As a public buy-back program is deemed a public offer for shares, in principle, the issuer’s reporting obligations under article 20 SESTA are suspended for the duration of the program (article 19 para. 1 of the FINMA Stock Exchange Ordinance (SESTO-FINMA)). After closure of the program, a reporting in accordance with article 20 SESTA has to be made (article 19 (2) SESTO-FINMA). It may, however, be advisable to continue reporting during the program, also under article 20 SESTA, given the difficulty of correct application of this exemption.

6) 10%-limitation of article 659 Code of Obligations (CO)

In the past, there has been some confusion with regard to the TOB’s review of the issuers’ compliance with the 10% limitation according to article 659 CO. The revised TOB Circular No. 1 now clearly states that an exemption granted with regard to takeover law does not exempt the issuer from adhering to the CO, which is, however, not reviewed by the TOB (TOB Circular No. 1, para. 7). The interpretation and application of article 659 CO are within the competence of the civil courts.

7) Conclusions and Outlook

Despite the new system of dual regulation, substantively, the new buy-back regime has largely remained the same. That share buy-backs are now regulated by two different bodies, FINMA and the TOB, and the rules enforced by three different authorities is regrettable, but it remains to be seen to what extent this will lead to actual conflicts.

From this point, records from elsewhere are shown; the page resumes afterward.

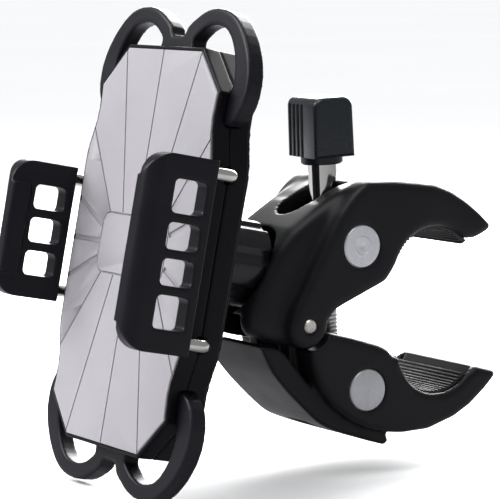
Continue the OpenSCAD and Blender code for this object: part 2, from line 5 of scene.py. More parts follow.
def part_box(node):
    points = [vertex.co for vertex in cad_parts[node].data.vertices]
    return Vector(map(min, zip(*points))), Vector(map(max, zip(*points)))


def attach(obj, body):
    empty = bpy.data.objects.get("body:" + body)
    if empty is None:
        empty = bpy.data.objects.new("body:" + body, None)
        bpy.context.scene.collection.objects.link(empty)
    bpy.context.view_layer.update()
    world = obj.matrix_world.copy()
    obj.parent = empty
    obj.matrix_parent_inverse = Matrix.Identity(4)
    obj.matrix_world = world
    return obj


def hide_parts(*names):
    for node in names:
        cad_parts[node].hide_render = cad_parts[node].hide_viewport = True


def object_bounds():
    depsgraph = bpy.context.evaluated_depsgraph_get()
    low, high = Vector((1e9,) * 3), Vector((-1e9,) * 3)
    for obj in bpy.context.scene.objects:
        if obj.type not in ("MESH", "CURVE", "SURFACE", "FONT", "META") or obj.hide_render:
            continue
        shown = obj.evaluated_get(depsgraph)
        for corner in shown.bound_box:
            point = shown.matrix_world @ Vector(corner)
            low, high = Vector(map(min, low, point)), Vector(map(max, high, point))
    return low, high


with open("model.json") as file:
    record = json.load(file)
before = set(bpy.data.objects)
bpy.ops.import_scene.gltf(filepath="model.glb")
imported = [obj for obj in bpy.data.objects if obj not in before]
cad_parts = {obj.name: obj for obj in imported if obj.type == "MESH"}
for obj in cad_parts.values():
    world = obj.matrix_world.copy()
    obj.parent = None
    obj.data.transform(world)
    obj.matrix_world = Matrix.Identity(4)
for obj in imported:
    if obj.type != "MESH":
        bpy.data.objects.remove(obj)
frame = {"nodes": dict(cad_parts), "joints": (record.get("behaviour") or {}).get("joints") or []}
cad_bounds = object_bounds()
nodes = frame["nodes"]

# ---- Camera, floor and studio light ----
# A long lens a little above the mount, looking past the phone side at the clamp.
# The floor is a wide pale sheet just under the lowest point, lit from a broad overhead source. Its colour
# turns dark grey for glossy rays: painted shade in its reflections.
camera = bpy.data.objects.new("camera", bpy.data.cameras.new("camera"))
camera.data.lens = 189.7
camera.data.sensor_width = 36
camera.data.clip_end = 200
camera.matrix_world = Matrix(((0.5320, -0.0903, 0.842, 0.5644),
                              (0.8467, 0.0568, -0.529, -0.4018),
                              (0.0, 0.9943, 0.107, 0.0980),
                              (0, 0, 0, 1)))
bpy.context.scene.collection.objects.link(camera)
bpy.context.scene.camera = camera
bpy.context.scene.view_settings.view_transform = "Standard"

floor_bm = bmesh.new()
bmesh.ops.create_grid(floor_bm, x_segments=1, y_segments=1, size=40,
                      matrix=Matrix.Translation((0, 0, cad_bounds[0][2] - 0.0005)))
floor_mesh = bpy.data.meshes.new("floor")
floor_bm.to_mesh(floor_mesh)
floor_bm.free()
floor = bpy.data.objects.new("floor", floor_mesh)
bpy.context.scene.collection.objects.link(floor)

world = bpy.data.worlds.new("studio")
world.use_nodes = True
world.node_tree.nodes["Background"].inputs["Color"].default_value = (0.93, 0.96, 1.0, 1)
world.node_tree.nodes["Background"].inputs["Strength"].default_value = 0.34
bpy.context.scene.world = world


def add_light(name, kind, energy, place, target, **settings):
    lamp = bpy.data.objects.new(name, bpy.data.lights.new(name, kind))
    lamp.data.energy = energy
    for key, value in settings.items():
        setattr(lamp.data, key, value)
    lamp.location = place
    lamp.rotation_euler = (Vector(target) - Vector(place)).to_track_quat("-Z", "Y").to_euler()
    bpy.context.scene.collection.objects.link(lamp)


add_light("overhead", "SUN", 2.5, (0.1, -0.3, 1), (0, 0, 0), angle=math.radians(50))
add_light("left_box", "AREA", 9, (-0.5, -0.7, 0.55), (0, -0.03, 0.02), size=0.5)
add_light("rim_box", "AREA", 16, (-0.45, 0.42, 0.36), (0, 0, 0.03), size=0.6)


# Fine moulded grain and slow clouding, shared by every finish
def input_and_output(group, sockets):
    for side, kind, name in sockets:
        group.interface.new_socket(name=name, in_out=side, socket_type=kind)


grain = bpy.data.node_groups.new("moulded_grain", "ShaderNodeTree")
input_and_output(grain, [("INPUT", "NodeSocketVector", "Place"),
                         ("INPUT", "NodeSocketFloat", "Grain scale"),
                         ("INPUT", "NodeSocketFloat", "Cloud scale"),
                         ("OUTPUT", "NodeSocketFloat", "Grain"),
                         ("OUTPUT", "NodeSocketFloat", "Cloud")])
gate_in = grain.nodes.new("NodeGroupInput")
gate_out = grain.nodes.new("NodeGroupOutput")
for label, detail in (("Grain", 2.0), ("Cloud", 3.0)):
    noise = grain.nodes.new("ShaderNodeTexNoise")
    noise.inputs["Detail"].default_value = detail
    grain.links.new(gate_in.outputs["Place"], noise.inputs["Vector"])
    grain.links.new(gate_in.outputs[label + " scale"], noise.inputs["Scale"])
    grain.links.new(noise.outputs["Fac"], gate_out.inputs[label])


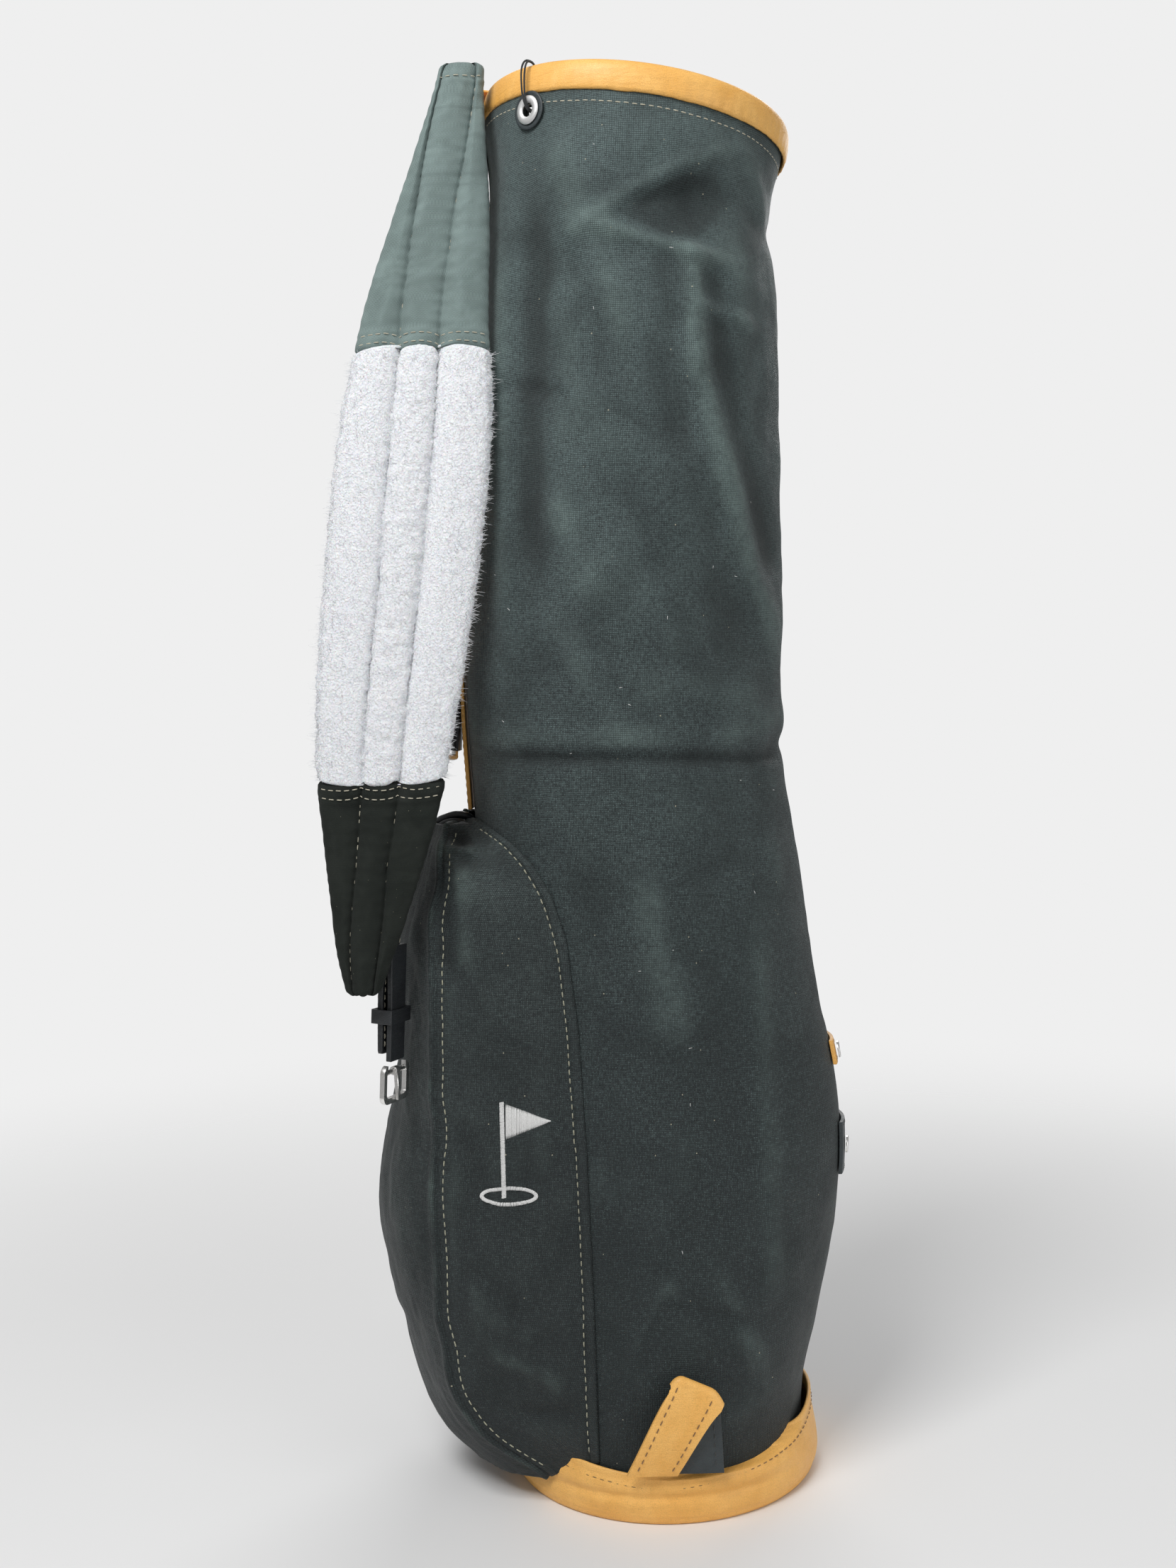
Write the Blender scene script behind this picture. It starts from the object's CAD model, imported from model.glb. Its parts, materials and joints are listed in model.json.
import json
import math

import bmesh
import bpy
import numpy as np
from mathutils import Matrix, Vector
from mathutils.bvhtree import BVHTree


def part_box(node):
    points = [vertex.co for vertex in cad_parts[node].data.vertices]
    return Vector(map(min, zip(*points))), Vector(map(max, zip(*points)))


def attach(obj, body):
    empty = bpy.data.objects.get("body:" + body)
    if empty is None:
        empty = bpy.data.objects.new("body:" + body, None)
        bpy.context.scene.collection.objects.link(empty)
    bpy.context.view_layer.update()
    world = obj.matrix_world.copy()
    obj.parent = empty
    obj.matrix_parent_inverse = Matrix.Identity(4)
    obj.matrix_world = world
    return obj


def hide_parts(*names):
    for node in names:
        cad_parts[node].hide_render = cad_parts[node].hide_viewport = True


# A slim waxed-canvas golf carry bag. Shapes are worked out in millimetres from the packed
# model and turned into metres where a mesh is made.
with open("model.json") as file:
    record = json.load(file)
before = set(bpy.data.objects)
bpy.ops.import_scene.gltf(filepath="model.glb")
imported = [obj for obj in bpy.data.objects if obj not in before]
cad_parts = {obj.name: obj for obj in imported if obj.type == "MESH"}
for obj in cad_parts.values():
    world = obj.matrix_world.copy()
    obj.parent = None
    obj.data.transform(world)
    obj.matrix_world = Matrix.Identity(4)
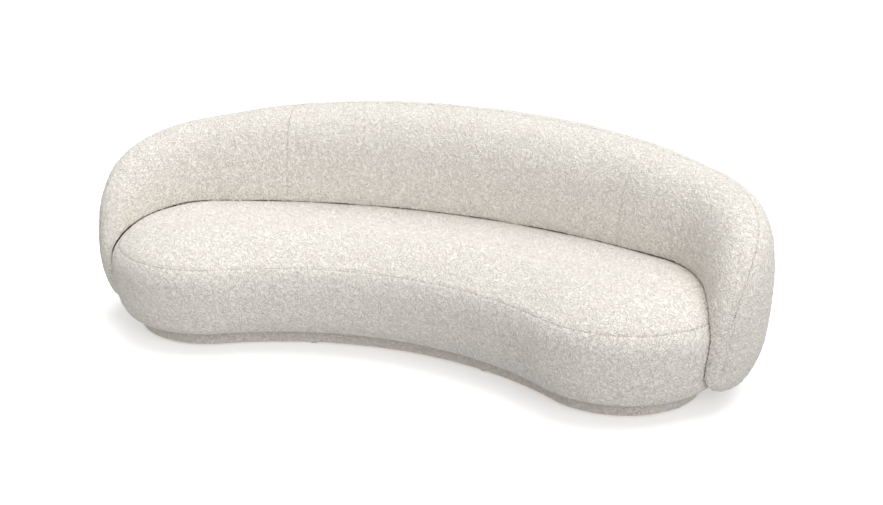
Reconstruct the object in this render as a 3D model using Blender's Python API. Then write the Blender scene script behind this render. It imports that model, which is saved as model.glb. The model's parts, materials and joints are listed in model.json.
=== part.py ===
"""A crescent sofa: a rounded bean seat on a low covered plinth, wrapped by a padded roll back.

Metres, +Z up. The sitter looks along -Y, +X is to the right in a front view, and the origin is on
the floor under the middle of the sofa. The plan is three arcs that touch: a long rear arc, a round
end at each side and a hollow front arc. Every piece of the plinth and the seat is a distance in or
out of that plan, and every piece of the back follows its rear and end arcs.
"""
import math

import bmesh
import bpy
import numpy as np

# Plan, on the plinth's outer face
END_SPREAD = 0.758          # from the middle to the centre of each round end
END_RADIUS = 0.278
FRONT_RADIUS = 1.141        # hollow front arc
REAR_RADIUS = 2.087         # long rear arc

# Heights
PLINTH_HEIGHT = 0.0583      # top of the plinth's rails
SEAT_HEIGHT = 0.390
BACK_HEIGHT = 0.735         # at the middle of the back
SEAT_SEAM_HEIGHT = 0.307    # seam between the seat's top and its side band

# Seat's side, as distances out from the plinth
SEAT_FOOT = 0.038           # where the side meets the underside
SEAT_BULGE = 0.093          # where the side is fullest
BULGE_HEIGHT = 0.244
CROWN_INSET = 0.140         # from the plan in to where the top is flat
CROWN_POWER = 1.89

# Back's section, as distances out from the plinth, from the middle towards a nose
BACK_FACE_IN = 0.108        # how far the back's face leans in over the seat
BACK_FACE_OUT = 0.340       # how far its rear stands out
FACE_TAPER = (0.038, 0.018)     # the face draws out towards the nose, square and fourth powers
REAR_TAPER = (-0.176, 0.017)    # the rear draws in
TOP_FALL = (-0.151, -0.040)     # the top falls
SECTION_POWER = 2.72        # squareness of the section
LEAN_MIDDLE = -0.0127       # the section's top leans in at the middle
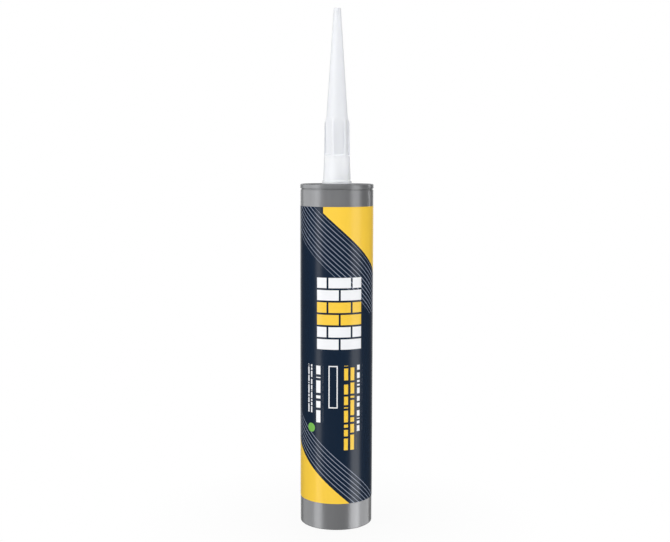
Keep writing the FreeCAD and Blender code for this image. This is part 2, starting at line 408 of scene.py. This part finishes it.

The new framework will pose some challenges to issuers in getting an overview of applicable rules and to comply with the standards and practices of three different authorities, and requires more coordination among the authorities themselves. The improvement of systematic consistency with regard to the regulatory scope of the different authorities achieved thereby and an improved legal basis in formal legislative acts, offers some, but perhaps not sufficient justification for these complications.

Generally, it remains to be hoped that the new competences of FINMA, in parallel with the criminal authorities, will not lead to a tendency of criminalization of minor breaches of regulations governing share buy-backs as seen in other areas of capital markets regulations.